Working an irregular shift pattern may be causing long-term damage to people’s memory and mental abilities, new research has shown.
Shift work can disrupt the body’s internal clock in a similar way to jet lag, and has been linked before to an increased risk of health problems such as heart problems and even some cancers.
However, scientists have now found a link between working shifts and a decline in brain function – especially among those whose shifts rotated between morning, afternoon and night.
In a study of 3,000 people living in France, scientists found that those who worked rotating shifts performed significantly worse in memory and cognitive speed tests than people who had worked regular hours.
The level of cognitive decline seen in people who worked irregular shifts for 10 years was equivalent to six and a half years’ worth of natural, age-related cognitive decline, said researchers from the universities of Toulouse and Swansea.
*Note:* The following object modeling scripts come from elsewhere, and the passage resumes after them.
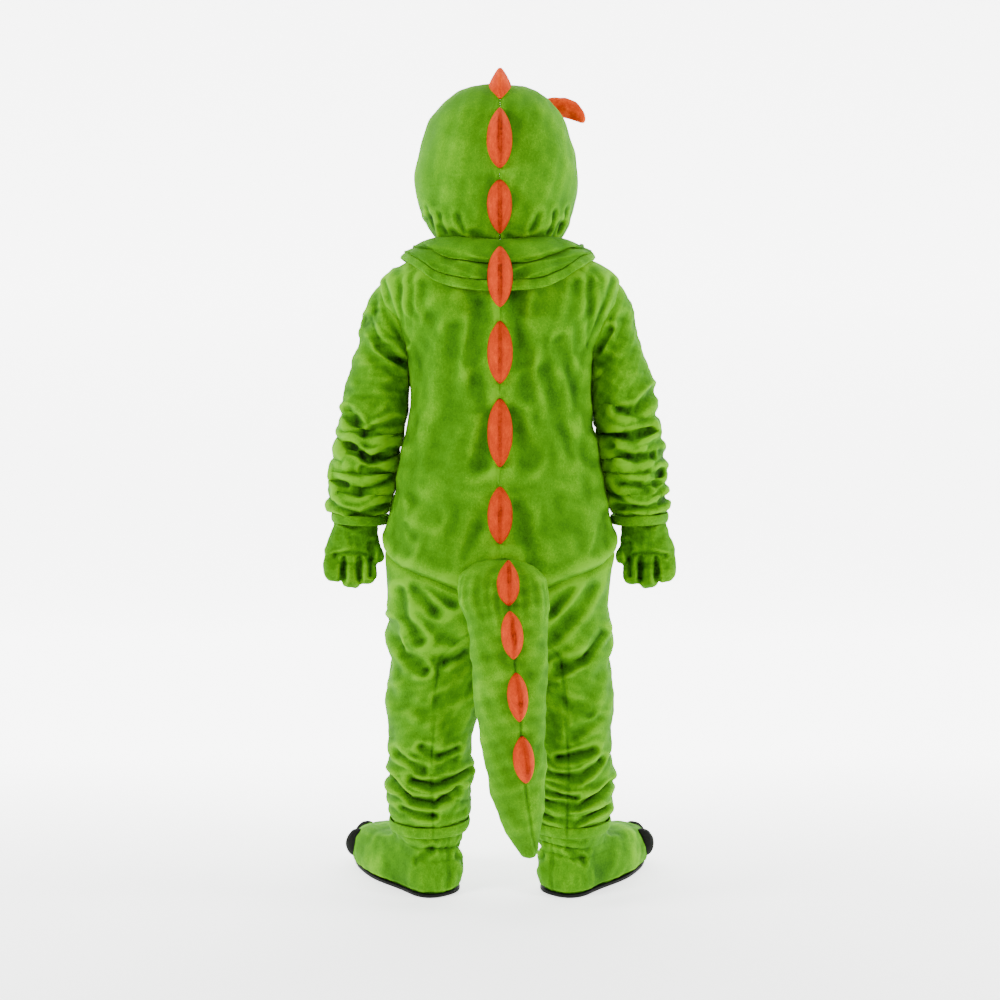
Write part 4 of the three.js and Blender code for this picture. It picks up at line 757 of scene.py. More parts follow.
# A leg: sections from its table that blend into its top edge, with creases, rolls, folds and a seam pushed in.
def legPoints(side):
    around = allRound(leg["columns"])
    share = np.linspace(0, 1, leg["rows"])[:, None]
    top = legTopPoint(around)
    z = leg["low"] + (top[:, 2] - leg["low"]) * share
    middle = along(legTable, "z", z, "middle")
    p = sectionOf(legTable, around[None, :], z, middle, 2)
    blend = smooth((share - 0.72) / 0.28)
    p = p + (radial(top[:, 0], top[:, 1], top[:, 2]) - p) * blend[..., None]
    p[..., 2] = z
    push = creaseDepth(legCreases[side], around[None, :], z, leg["girth"]) * np.where(z < leg["rollEnd"], 0.3, 0.6)
    push = push + rolls(around[None, :] * side, z, leg["rollStart"] - 4, leg["rollEnd"], leg["rollPitch"],
                        leg["rollDepth"], 31 + side)
    traced = foldsRound(p * [side, 1, 1], legFolds[side], legFolds[-side], 24, 1.0, 1.25)
    outer = np.clip(np.cos(np.radians(around)), 0, 1)[None, :]
    traced = traced + leg["slim"][side] * outer * np.exp(-(((z - 690) / 75) ** 2))
    push = push + unevenness(p * [side, 1, 1], 1.8, 80, 41 + side) + unevenness(p, 1.0, 30, 47)
    push = push * (1 - blend) + traced * (1 - smooth((share - 0.93) / 0.07))
    flat = p - radial(middle, 0 * z, z)
    flat = flat / np.maximum(np.linalg.norm(flat, axis=-1, keepdims=True), 1e-6)
    p = p - flat * push[..., None]
    seamAt = 92 + 6 * np.clip((500 - z) / 350, 0, 1)
    off = turned(around[None, :] - seamAt) * leg["girth"] / 360
    p = p - flat * (2.6 * np.exp(-((off / 3.4) ** 2)))[..., None]
    p[..., 0] = np.maximum(p[..., 0], 1.2)
    p[..., 2] = z + leg["tuck"] * smooth((share - 0.985) / 0.015)
    return around, radial(side * p[..., 0], p[..., 1], p[..., 2])


for side, hand in hands:
    around, points = legPoints(side)
    points = sewnSides(points, ("top",), True, side, leg["topDip"], leg["topWidth"])
    points = sewnSides(points, ("bottom",), True, side, 3.6, 6)
    clothPiece(f"leg_{hand}", points, greenPlush, True, side)
    z = np.linspace(leg["low"] - leg["band"], leg["low"] - 0.4, 16)[:, None]
    band = sectionOf(legTable, around[None, :], z, along(legTable, "z", z, "middle"), 2)
    puff = leg["puff"] * np.clip(np.sin(math.pi * (leg["low"] - z) / leg["band"]), 0, 1) ** 0.7
    puff = puff + unevenness(band, 0.8, 34, 51 + side)
    off = turned(around[None, :] - 98) * leg["girth"] / 360
    puff = puff - 2.4 * np.exp(-((off / 3.4) ** 2))
    band = pushed(band, 162, -puff) * [side, 1, 1]
    clothPiece(f"leg_hem_{hand}", band, greenTrim, True, side)
print("legs done")


# Head: level sections of a flattened ball, fuller at the back, with a rounded snout at the front.
head = {"girth": 1150, "fullness": 2.08, "rows": 96, "columns": 78, "low": 1466, "tall": 348, "highest": 1813.9,
        "closed": 1812.5}
headTable = table("z halfWidth back front",
    (1466, 126, 122, 118), (1482, 141, 137, 132), (1510, 157, 154, 160), (1546, 169, 168, 190),
    (1582, 178, 177, 210), (1618, 180, 181, 214), (1654, 174, 179, 204), (1690, 165, 172, 188),
    (1736, 150, 155, 160), (1771, 124, 127, 130), (1790, 102, 104, 106), (1803, 76, 78, 78),
    (1811, 44, 44, 44), (1814, 0, 0, 0))
headCreases = table("around0 at0 around1 at1 depth width",
    (22, 1496, 26, 1536, 5, 9), (38, 1490, 40, 1522, 4, 8), (60, 1490, 58, 1515, 4, 9),
    (118, 1490, 121, 1518, 4, 9), (141, 1490, 138, 1526, 5, 8), (160, 1496, 156, 1534, 5, 9),
    (215, 1490, 218, 1520, 4, 9), (322, 1490, 319, 1522, 4, 9))
headFolds = table("x0 z0 x1 z1 depth width",
    (157, 1519, 143, 1474, 8, 6), (133, 1499, 108, 1469, 6, 7), (107, 1484, 65, 1465, 6, 6),
    (-135, 1507, -114, 1469, 8, 6), (-114, 1490, -86, 1467, 6, 7), (-89, 1480, -44, 1463, 6, 6),
    (61, 1482, 19, 1463, 4, 7), (-17, 1476, -42, 1463, 4, 6))


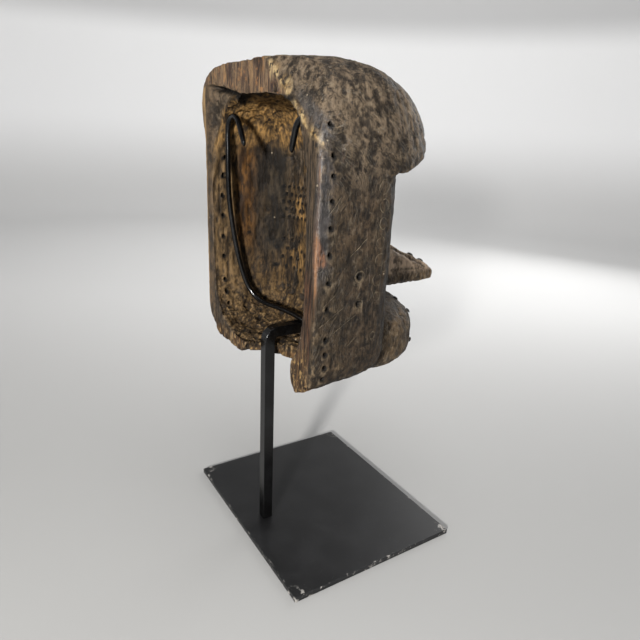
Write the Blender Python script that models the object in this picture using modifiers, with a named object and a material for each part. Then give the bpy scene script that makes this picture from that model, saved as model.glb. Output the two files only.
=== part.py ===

Precisely how shift work might have an impact on brain function is not fully understood.
Disruptions to the body clock – or circadian rhythm – are known to affect the body and the mind. People who regularly fly long-haul have been shown to suffer from poorer brain function, thought to be caused by the breakdown of some brain structures, caused by the over-production of stress hormones.
A similar mechanism may be occurring in people working alternating night and day shifts for a prolonged period of time.
It has also been suggested that night shift workers may be more susceptible to vitamin D deficiencies because of reduced exposure to sunlight. Vitamin D deficiency has been linked to impaired brain function by some studies.